FOLHA DE S. PAULO
Nabuco e Brasília convidam a refletir sobre a degradação entre nós da antiga dignidade da função pública
Não parece haver nada em comum entre os 50 anos de Brasília e o centenário da morte de Joaquim Nabuco. Ambas as datas convidam, no entanto, a refletir sobre a degradação entre nós da antiga dignidade da função pública.
Fui dos primeiros voluntários a trabalhar em Brasília, aonde cheguei em 10 de março de 1961. Éramos um punhado de pioneiros unidos pela ilusão de que vivíamos momento único: passado a limpo, o Brasil repartia com alma nova e purificada.
No plano cultural, Brasília dava expressão à utopia racional e funcionalista do modernismo. No político, correspondia à refundação do país. Longe das quarteladas da Vila Militar e da agitação das ruas, a alva cidade voltava as costas à corrupção da Corte, simbolizada pela Gaiola de Ouro, a Câmara de Vereadores do Rio de Janeiro.
Antes de completar quatro anos, o sonho tinha acabado. O golpe de 1964 inaugurou ditadura que ocupou quase a metade da vida da nova capital. Estava pronta a cena para a invasão de aventureiros rapaces empenhados no saqueio sistemático do planejamento urbanístico. O penúltimo governador esmerou-se na irresponsabilidade de semear favelas monstruosas ao distribuir lotes para comprar votos de miseráveis; o atual é preso por flagrante de atos pornográficos de corrupção explícita que nos devolvem aos tempos de governadores coloniais embarcados acorrentados para Lisboa.
Em lugar do Te Deum, a festa dos 50 anos se deveria abrir com um Réquiem pelo assassinado Plano Piloto de Lúcio Costa e Niemeyer. E prosseguir com o sermão de um Vieira redivivo mostrando como a corrupção destrói primeiro a capital, isto é, a cabeça, depois o corpo e a alma da nação. Se a corrupção continuar a ser alentada sob pretexto de governabilidade, se a Justiça se limitar a espasmos de energia, sem acabar com a impunidade, talvez haja ainda menos a comemorar em mais meio século. Brasília confirmará de modo irônico a profecia de Malraux de que seria "a mais bela ruína do século 20".
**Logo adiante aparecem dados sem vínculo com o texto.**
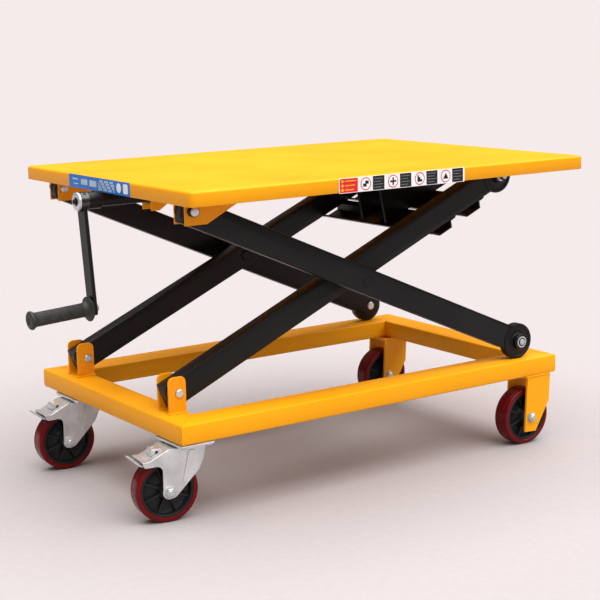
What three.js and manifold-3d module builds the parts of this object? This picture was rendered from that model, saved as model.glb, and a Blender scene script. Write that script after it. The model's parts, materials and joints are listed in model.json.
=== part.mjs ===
// Scissor lift table on casters, raised by a hand-cranked lead screw.
// Millimetres, +Z up, -X at the crank end. The floor is z = 0.
import * as THREE from "three";
import { mergeVertices } from "three/addons/utils/BufferGeometryUtils.js";
import Module from "manifold-3d";

const wasm = await Module();
wasm.setup();

// ---------------------------------------------------------------- driving dimensions
// Base frame: four rectangular tubes, mitred at the corners.
const BASE = { length: 950, width: 600, top: 195, depth: 40, railWidth: 70, endWidth: 64, wall: 3, corner: 5 };
// Table top: a folded sheet with a skirt, further out at the end away from the crank.
const DECK = { length: 970, width: 700, top: 633, skirt: 28, sheet: 4, corner: 13, offset: 17.5 };

// Scissor linkage: both pivots are at the crank end, both rollers at the other end.
const RUN_GAP = 0.3; // between two pieces that touch or slide
const ROLLER_RADIUS = 38.5;
const PIVOT_X = -429;
const ROLLER_X = 381;
const LOWER_AXIS_Z = BASE.top + RUN_GAP + ROLLER_RADIUS;
const UPPER_AXIS_Z = DECK.top - DECK.sheet - RUN_GAP - ROLLER_RADIUS;
const SPREAD = ROLLER_X - PIVOT_X;
const RISE = UPPER_AXIS_Z - LOWER_AXIS_Z;
const ARM_LENGTH = Math.hypot(SPREAD, RISE); // pivot axis to roller axis
const ARM_ANGLE = Math.atan2(RISE, SPREAD);

// Arms: rectangular tubes. y values are distances from the middle plane, on both sides.
const ARM = { height: 52, wall: 3, corner: 4, overhang: 20, tongueHeight: 44, tongueStart: 110 };
const OUTER_ARM_UNDERCUT = 14; // the outer arm's end slopes back under its pivot, to stay inside the bracket
const INNER = { near: 177.5, far: 211.5, tongue: 188.7, roller: 190 };
const OUTER = { near: 250.5, far: 280.5, tongue: 260.7, roller: 262 };
const COPE_RADIUS = ROLLER_RADIUS + 2; // the tube's end is cut round the roller
const ROLLER_HUB = { radius: 17, length: 11 };

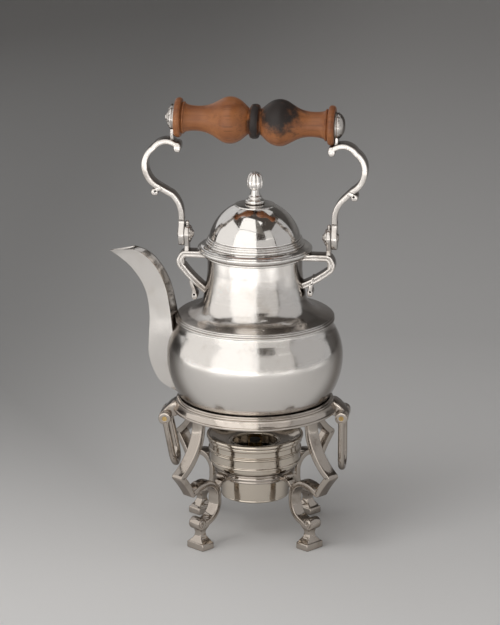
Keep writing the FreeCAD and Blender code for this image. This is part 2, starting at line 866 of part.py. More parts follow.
def lamp_drum():
    """Banded wall round the flame."""
    low, high = DRUM_Z
    outer = [
        (33.4, low),
        (35.6, low + 0.6),
        (35.9, low + 1.6, 0.4),
        (DRUM_RADIUS, low + 2.6, 0.2),
        (DRUM_RADIUS, low + 8.2),
        (DRUM_RADIUS + 0.7, low + 9.2, 0.3),
        (DRUM_RADIUS, low + 10.4, 0.3),
        (DRUM_RADIUS, low + 15.0),
        (DRUM_RADIUS + 1.0, low + 16.0, 0.3),
        (DRUM_RADIUS + 1.0, high),
    ]
    inner = [(DRUM_RADIUS - DRUM_WALL, high), (DRUM_RADIUS - DRUM_WALL, low + DRUM_WALL), (31.9, low)]
    return turned(outer + inner)


def lamp_cover():
    """Dished ring with a burner hole, resting loose on the drum."""
    low = DRUM_Z[1] + GAP
    return turned([
        (COVER_HOLE, low - COVER_DISH),
        (COVER_HOLE + 1.2, low - COVER_DISH - 0.4, 0.3),
        (33.2, low, 0.12),
        (COVER_RADIUS - 0.6, low),
        (COVER_RADIUS, low + 0.9, 0.3),
        (COVER_RADIUS, low + 1.8, 0.2),
        (COVER_RADIUS - 0.9, low + 2.9, 0.4),
        (COVER_RADIUS - 2.4, low + 2.7, 0.3),
        (34.2, low + 1.3),
        (COVER_HOLE + 1.0, low - COVER_DISH + 1.0, -0.12),
    ])


# ---------------------------------------------------------------- write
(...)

Quando morreu Nabuco, cem anos atrás, Domício da Gama se queixou: "Machado de Assis, Euclides da Cunha, Joaquim Nabuco fazem falta a meu coração de brasileiro confiado no futuro de uma nação que teve dessas inteligências". Mais que a inteligência, porém, essa trindade inigualada nos deixou o exemplo da austeridade a serviço do interesse público, os dois primeiros como funcionários, o último também como político.
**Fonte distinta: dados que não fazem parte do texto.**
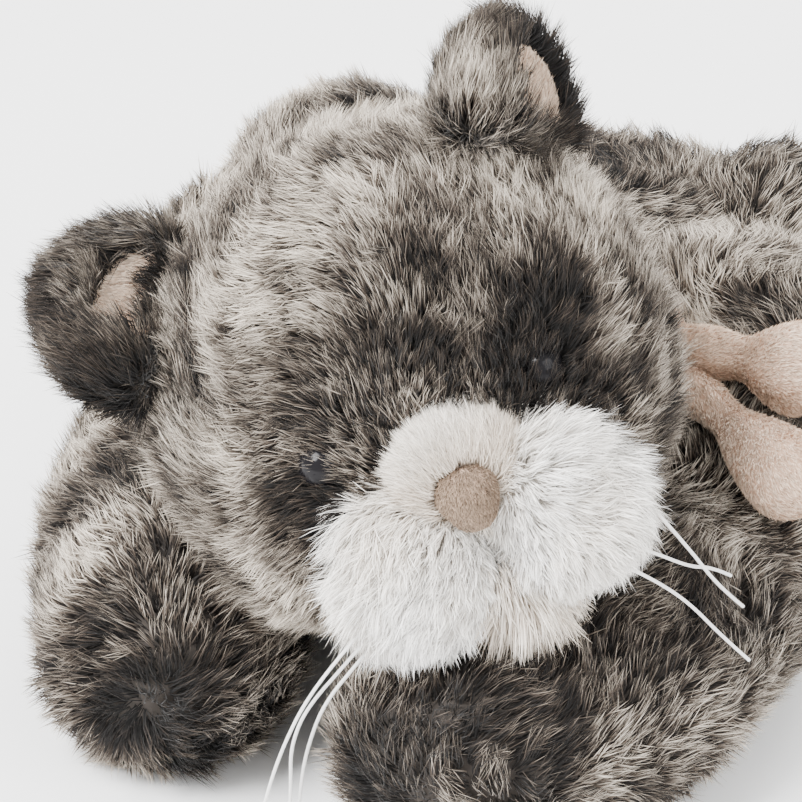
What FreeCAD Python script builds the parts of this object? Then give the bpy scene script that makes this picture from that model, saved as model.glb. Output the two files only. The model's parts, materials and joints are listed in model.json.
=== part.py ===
import FreeCAD, Part
import math
import os

import Sketcher
from FreeCAD import Placement, Rotation, Vector

# A plush cat lying on its belly, with its head turned, lifted and rolled to its own left.
# The cat faces -Y, its own left is +X, up is +Z. The origin is on the flat of the belly.
# Skins are the fabric backing: the pile of the fur fabric stands on them and isn't solid.

X_AXIS = Vector(1, 0, 0)
Y_AXIS = Vector(0, 1, 0)
Z_AXIS = Vector(0, 0, 1)
SIDES = {"left": 1, "right": -1}

# Driving dimensions, millimetres and degrees.
SIZES = {
    "skin_wall": 3.0,
    "seam_gap": 1.2,
    "socket_gap": 0.6,
    "torso_half_width": 74.0,
    "torso_half_length": 86.0,
    "torso_half_height": 43.0,
    "belly_flat_depth": 2.0,
    "rump_half_width": 44.0,
    "rump_half_length": 38.0,
    "rump_half_height": 34.0,
    "pellet_half_width": 42.0,
    "pellet_half_length": 52.0,
    "pellet_half_height": 13.0,
    "front_left_shoulder_radius": 37.0,
    "front_left_elbow_radius": 31.0,
    "front_left_wrist_radius": 30.0,
    "front_left_paw_radius": 31.0,
    "front_right_shoulder_radius": 37.0,
    "front_right_elbow_radius": 30.0,
    "front_right_wrist_radius": 29.0,
    "front_right_paw_radius": 31.0,
    "hind_hip_radius": 38.0,
    "hind_foot_radius": 26.0,
    "tail_root_radius": 14.0,
    "tail_middle_radius": 13.0,
    "tail_tip_radius": 12.0,
    "head_radius": 61.0,
    "head_turn_angle": 26.1,
    "head_lift_angle": 11.5,
    "head_roll_angle": 21.1,
    "neck_ball_radius": 22.0,
    "neck_wall": 3.5,
    "puff_upper_radius": 14.5,
    "puff_lower_radius": 15.5,
    "bridge_radius": 14.5,
    "chin_radius": 10.5,
    "nose_upper_radius": 7.5,
    "nose_lower_radius": 6.0,
    "eye_dome_radius": 6.0,
    "eye_dome_height": 5.0,
    "eye_stem_radius": 1.75,
    "eye_stem_length": 9.5,
    "eye_hole_gap": 0.3,
    "washer_radius": 7.5,
    "washer_thickness": 1.6,
    "washer_seat_gap": 0.8,
    "ear_half_width": 24.0,
    "ear_half_thickness": 10.0,
    "ear_half_height": 21.0,
    "ear_seam_radius": 4.5,
    "ear_seam_half_length": 15.0,
    "ear_seat_gap": 1.2,
    "ear_cup_half_width": 16.0,
    "ear_cup_half_depth": 10.0,
    "ear_cup_half_height": 17.0,
    "ear_lining_thickness": 2.0,
    "whisker_radius": 0.45,
    "band_radius": 38.5,
    "band_width": 13.0,
    "band_thickness": 3.0,
    "knot_half_width": 9.0,
    "knot_half_height": 11.0,
    "upper_loop_root_radius": 6.0,
    "upper_loop_radius": 12.0,
    "lower_loop_root_radius": 5.0,
    "lower_loop_radius": 11.0,
}


# ---------------------------------------------------------------- document and sheet

doc = FreeCAD.newDocument("plush_cat")
sheet = doc.addObject("Spreadsheet::Sheet", "Sizes")
for row, (alias, number) in enumerate(SIZES.items(), start=1):
    sheet.set(f"A{row}", alias.replace("_", " "))
    sheet.set(f"B{row}", str(number))
    sheet.setAlias(f"B{row}", alias)
doc.recompute()


def size(alias):
    """The sheet's value of one driving dimension."""
    return float(sheet.get(alias))


def cell(alias):
    """The alias as an expression can name it."""
    return "Sizes." + alias


def bind(item, **expressions):
    """Bind properties of a document object to expressions on the sheet."""
    for name, expression in expressions.items():
        item.setExpression(name, expression)


# ---------------------------------------------------------------- where things are

FLAT = size("belly_flat_depth")
TORSO_CENTRE = Vector(0, 0, size("torso_half_height") - FLAT)
RUMP_CENTRE = Vector(22, size("torso_half_length") - 34, size("rump_half_height") + 4)
PELLET_CENTRE = Vector(0, 0, size("pellet_half_height") + 7)

# The chin rests just over the forelegs, in front of the torso.
CHIN_HEIGHT = 39.0
HEAD_CENTRE = Vector(
    8,
    -(size("torso_half_length") + size("head_radius") - 13),
    CHIN_HEIGHT + size("head_radius"),
)
HEAD_ROTATION = (
    Rotation(Z_AXIS, size("head_turn_angle"))
    * Rotation(X_AXIS, -size("head_lift_angle"))
    * Rotation(Y_AXIS, -size("head_roll_angle"))
)
HEAD = Placement(HEAD_CENTRE, HEAD_ROTATION)

# The neck ball sits in a socket of the head and a socket of the torso.
NECK_CENTRE = HEAD_CENTRE + Vector(-5, size("head_radius") - 11, -22)
NECK_AXIS = (HEAD_CENTRE - TORSO_CENTRE - Vector(0, 46 - size("torso_half_length"), 9)).normalize()


def leg_beside_head(side, gap):
    """X of a foreleg's axis that passes under the head's side."""
    return HEAD_CENTRE.x + side * (size("head_radius") + gap)


def past_head(distance):
    """Y of a point of a foreleg, from the middle of the head towards the paws."""
    return HEAD_CENTRE.y - distance


def on_floor(alias):
    """Height of a limb's axis that rests flat on the floor."""
    return size(alias) - FLAT


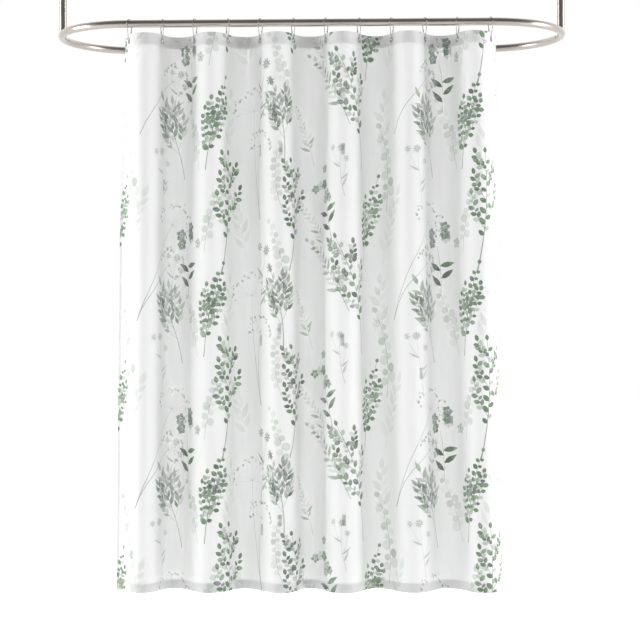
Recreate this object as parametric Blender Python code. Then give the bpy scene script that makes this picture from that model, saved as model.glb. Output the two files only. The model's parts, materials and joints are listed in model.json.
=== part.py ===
"""Shower curtain on an oval ceiling rail: a printed cloth panel on twelve pear-shaped wire hooks.

Frame, in metres: +Z is up, +X runs along the rail from the left post to the right one, and +Y points
to the rear. The origin is the middle of the left flange's top face, where it meets the ceiling.
The cloth hangs from the rail's front run, in a wave that turns at every hook.
"""

import math

import bmesh
import bpy
import numpy as np
from mathutils import Matrix, Vector

# Rail: two bent halves that meet just behind the posts.
POST_SPACING = 1.72  # between the posts' centre lines
RAIL_WIDTH = 0.526  # between the centre lines of the front and rear runs
RAIL_DROP = 0.36  # ceiling to the rail's centre line
TUBE_RADIUS = 0.0127
TUBE_WALL = 0.0012
SEAM_OFFSET = 0.022  # along the rail, from a post's centre line to the seam behind it
GAP = 0.0003  # between faces that touch

# Connector inside each end of the rail, with its spigot up into the post.
CONNECTOR_STEPS = (1, 2)  # bend steps that it reaches behind and in front of the seam
SPIGOT_RADIUS = 0.007
SPIGOT_HEIGHT = 0.050
INSERT_HEIGHT = 0.025
SET_SCREW_RADIUS = 0.0025
SET_SCREW_LENGTH = 0.006
SET_SCREW_OFFSET = 0.012  # along the rail, behind the seam
SET_SCREW_PROUD = 0.0008

# Ceiling flanges and their screws.
FLANGE_RADIUS = 0.032
FLANGE_THICKNESS = 0.004
FLANGE_NECK_WALL = 0.003
FLANGE_NECK_HEIGHT = 0.022
SCREWS_PER_FLANGE = 3
SCREW_CIRCLE_RADIUS = 0.024
SCREW_RADIUS = 0.0022
SCREW_HEAD_RADIUS = 0.004
SCREW_HEAD_HEIGHT = 0.0022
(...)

Parlamentar incomparável, Nabuco sempre se bateu por ideias, pela Abolição, no início, pela Federação, mais tarde. Jamais foi ministro no Império ou na República, nunca teve poder nem dinheiro. Merece nesta hora de cinismo que se lembre o que dele disse Gilberto Freire na Câmara dos Deputados em 1947:
"Um Brasil que tem (...) um político, um parlamentar da grandeza e da atualidade de Nabuco, não deve deixar que essa grandeza seja esquecida, principalmente em época marcada pela desconfiança de que todo político brasileiro seja um politiqueiro, e todo homem público, um mistificador (...). Nabuco é uma das maiores negações dessa lenda negra com que se pretende desprestigiar entre nós a vida pública (...). Os brasileiros de hoje, os moços, os adolescentes, (...) é este o Nabuco que precisam conhecer de perto: o político que foi também um homem de bem. O político que não separou nunca a ação da ética".